The fact it is not a very busy airfield right now is also an advantage, according to Fortnam. "The airlines can look at this facility and know they can operate on time," he said.

Mark Gardner, deputy general counsel for the PDA, told the story of flying out of Pease on an Allegiant flight. The pilot got on the intercom during taxiing and said, "We're No. 1 in line for takeoff ...; we're always No. 1 for takeoff."

And Mullen sees Logan as reaching its capacity for growth. "Places like Boston Logan are limited for expansion, so maybe our time is coming," he said.

Gardner said the effort to get Norwegian Air here is part of an overall strategy of courting it and other airlines as well. "Airlines are well aware of our existence and have been sniffing around," he said.

Pease officials attend industry events that Mullen likens to speed dating - you get a few minutes with a prospective suitor then move on to the next.

"You let them know where you are and what you can do," Fortnam said.

Mullen added: "You give them the pitch, and if there's interest you follow up from there."

In early December, the U.S. Department of Transportation granted approval for Norwegian Air's Ireland-based subsidiary to fly into the U.S.

It is looking to establish two U.S. bases of operation. Stewart International Airport in Newburg, New York, is expected to be one; Pease hopes to be the other. Flights would include several in Ireland and England, and one in Norway and Scotland with introductory one-way fares as low as $69.

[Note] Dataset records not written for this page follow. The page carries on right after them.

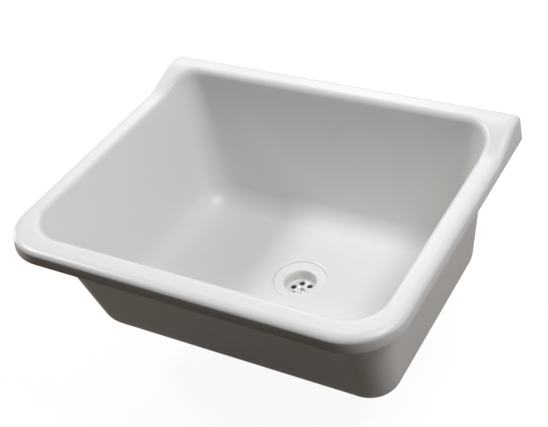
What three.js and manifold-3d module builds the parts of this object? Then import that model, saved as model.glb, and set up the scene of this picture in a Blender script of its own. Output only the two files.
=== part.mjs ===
// A utility laundry sink: one thin moulded basin with a raised back ledge, and its clamped drain outlet.
//
// Millimetres, +Z up. The origin is on the wall face at the back of the rim, midway along it and level
// with the rim's flat top. +X is to the user's right, +Y points into the wall, and the bowl hangs below.

import * as THREE from 'three';
import { mergeVertices } from 'three/addons/utils/BufferGeometryUtils.js';
import Module from 'manifold-3d';

const wasm = await Module();
wasm.setup();

// ---------------------------------------------------------------- driving dimensions

// The basin, seen from above: the rim outside, and the bowl's mouth inside it.
const rimWidth = 600;
const rimDepth = 500;
const rimFrontCorner = 76;
const rimBackCorner = 5;
const sideRim = 34; // from the rim's outside to the line of the bowl's wall, at rim level
const frontRim = 40;
const backRim = 34;

// The basin, cut through: a skin of one thickness, a skirt all round and rounded edges.
const basinDepth = 240; // from the rim's flat top to the underside of the floor
const skin = 4;
const skirtHeight = 20;
const skirtChamfer = 1;
const skirtLean = 0.1; // the rim's front and sides lean in by this share of their height
const rimEdge = 12; // width of the rounding along the outside of the rim
const rimEdgeDrop = 7; // height of that rounding
const bowlEdge = 9; // rounding where the rim turns down into the bowl

// The ledge that rises along the wall, with a ramp down each side rim.
const ledgeHeight = 21;
const ledgeRampStart = 100; // distances from the wall face
const ledgeRampEnd = 22;
const ledgeBackEdge = 8; // rounding along the wall
const ledgeFlatCorner = 8; // corner of the ledge's flat top, seen from above

// The bowl's walls lean in as they go down, by these shares of the depth.
const sideLean = 0.109;
const frontLean = 0.312;
const backLean = 0.005;
const mouthFrontCorner = 50;
const mouthBackCorner = 38;
const floorFrontCorner = 41;
const floorBackCorner = 48;
const floorFillet = 34;
const floorFall = 3; // the floor drops by this much from its edge to the drain

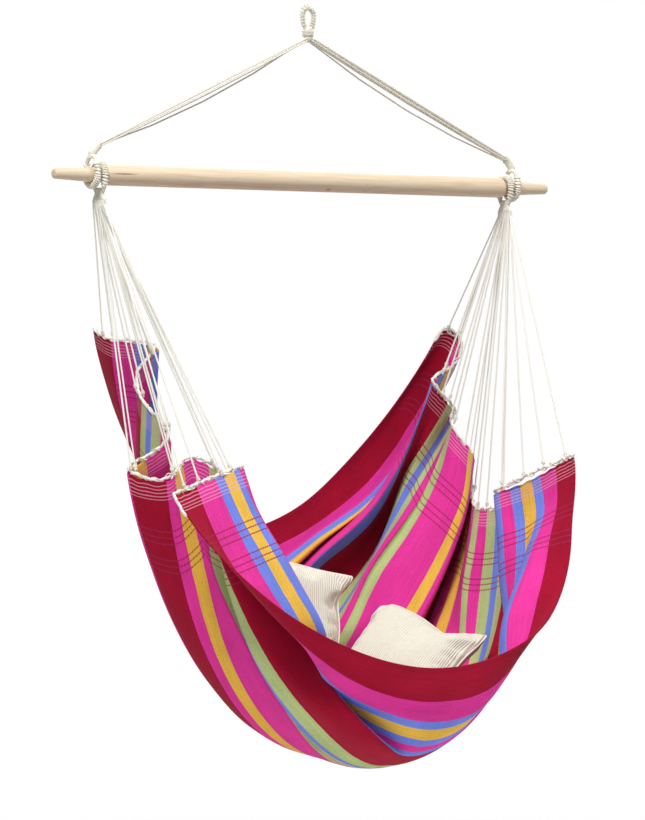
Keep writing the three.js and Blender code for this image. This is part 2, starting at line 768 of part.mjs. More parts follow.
const seat = seatCloth();
const hammockChair = new THREE.Group();
hammockChair.add(spreaderBar(), hangingEye(), throatLashing(), seat);
for (const [side, sign] of [['left', -1], ['right', 1]]) {
  hammockChair.add(
    harnessCollar(side, sign),
    suspensionCollar(side, sign),
    ...suspensionStrands(side, sign),
    edgeRope(side, sign),
    ...harnessCords(side, sign),
  );
}
hammockChair.add(
  pillow('pillow_left', seat, leftPillow),
  pillow('pillow_right', seat, rightPillow),
);

export default hammockChair;
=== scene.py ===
"""Looks of the hanging chair: striped cloth, pillows, rope work, bar, studio light and camera."""

import logging
import math
from dataclasses import dataclass
from enum import Enum
from functools import partial

import bmesh
import bpy
import numpy as np
from mathutils import Euler, Matrix, Vector


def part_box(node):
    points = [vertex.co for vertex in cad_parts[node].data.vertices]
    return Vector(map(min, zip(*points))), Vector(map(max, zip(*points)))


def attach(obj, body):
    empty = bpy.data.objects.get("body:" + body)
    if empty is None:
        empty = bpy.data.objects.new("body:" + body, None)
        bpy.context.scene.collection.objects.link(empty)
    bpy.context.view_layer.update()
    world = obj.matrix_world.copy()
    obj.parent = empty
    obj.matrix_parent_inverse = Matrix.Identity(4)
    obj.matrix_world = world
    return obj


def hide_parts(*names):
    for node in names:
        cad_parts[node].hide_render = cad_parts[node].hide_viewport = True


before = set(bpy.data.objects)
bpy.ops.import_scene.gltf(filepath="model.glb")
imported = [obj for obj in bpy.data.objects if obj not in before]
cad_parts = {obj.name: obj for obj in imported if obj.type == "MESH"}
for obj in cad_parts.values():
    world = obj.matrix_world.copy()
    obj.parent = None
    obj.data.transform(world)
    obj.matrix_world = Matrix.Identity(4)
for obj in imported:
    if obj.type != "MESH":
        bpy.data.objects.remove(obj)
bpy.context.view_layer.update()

MM = 0.001
FULL_TURN = 2 * math.pi

# Sizes that several pieces share, in millimetres, as in the source.
BAR_DROP = 313
FAN_X = 452.96
FAN_DROP = 44
CORD_PITCH = 3.9

# A curve's samples between two given points. The grooves of laid cord: their depth as a share of
# its radius, and how sharp they are. The least size of its rounded ends, squared.
CURVE_SAMPLES = 12
GROOVE_DEPTH = 0.16
GROOVE_POWER = 0.7
END_SHARE = 0.05

Tree = bpy.types.NodeTree
Socket = bpy.types.NodeSocket
Material = bpy.types.Material
Piece = bpy.types.Object
Points = np.ndarray
log = logging.getLogger("hanging_chair")


def linear(hex_colour: str) -> tuple[float, ...]:
    """Turns an sRGB colour to the linear values that a shader takes.

    Args:
        hex_colour: Six hex digits after a hash sign.

    Returns:
        Red, green, blue and an alpha of one.
    """
    parts = [int(hex_colour[i : i + 2], 16) / 255 for i in (1, 3, 5)]
    return (*[c / 12.92 if c <= 0.04045 else ((c + 0.055) / 1.055) ** 2.4 for c in parts], 1.0)


def add_node(
    tree: Tree, kind: str, *feeds: object, out: int | str | None = 0, **settings: object
) -> Socket | bpy.types.Node:
    """Adds a node with its settings, its values and its links.

    Args:
        tree: The node tree that takes it.
        kind: The type's name after "ShaderNode", then its operation after a dot, if it has one.
        feeds: Values or sockets for the first inputs, or one dict of them by name or number.
        out: The wanted output, or None for the node itself.
        settings: Properties of the node itself.

    Returns:
        The output, or the node.
    """
    kind, _, operation = kind.partition(".")
    node = tree.nodes.new("ShaderNode" + kind)
    if operation:
        node.operation = operation
    for key, value in settings.items():
        setattr(node, key, value)
    by_name = feeds and isinstance(feeds[0], dict)
    for key, value in (feeds[0] if by_name else dict(enumerate(feeds))).items():
        if isinstance(value, Socket):
            tree.links.new(value, node.inputs[key])
        else:
            node.inputs[key].default_value = value
    return node if out is None else node.outputs[out]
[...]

To Fortnam, the airport's market niche as a spoke fits right into the needs of Norwegian.

"Our geography is our greatest strength and sometimes our biggest disadvantage," he said, but added for an overseas carrier, the location is ideal.

"Portsmouth fits right into their comfort zone," he said.

Having met with Norwegian Air officials Nov. 23, Mullen said it could take up to two months for the airline to decide if Pease will be its second base of operation.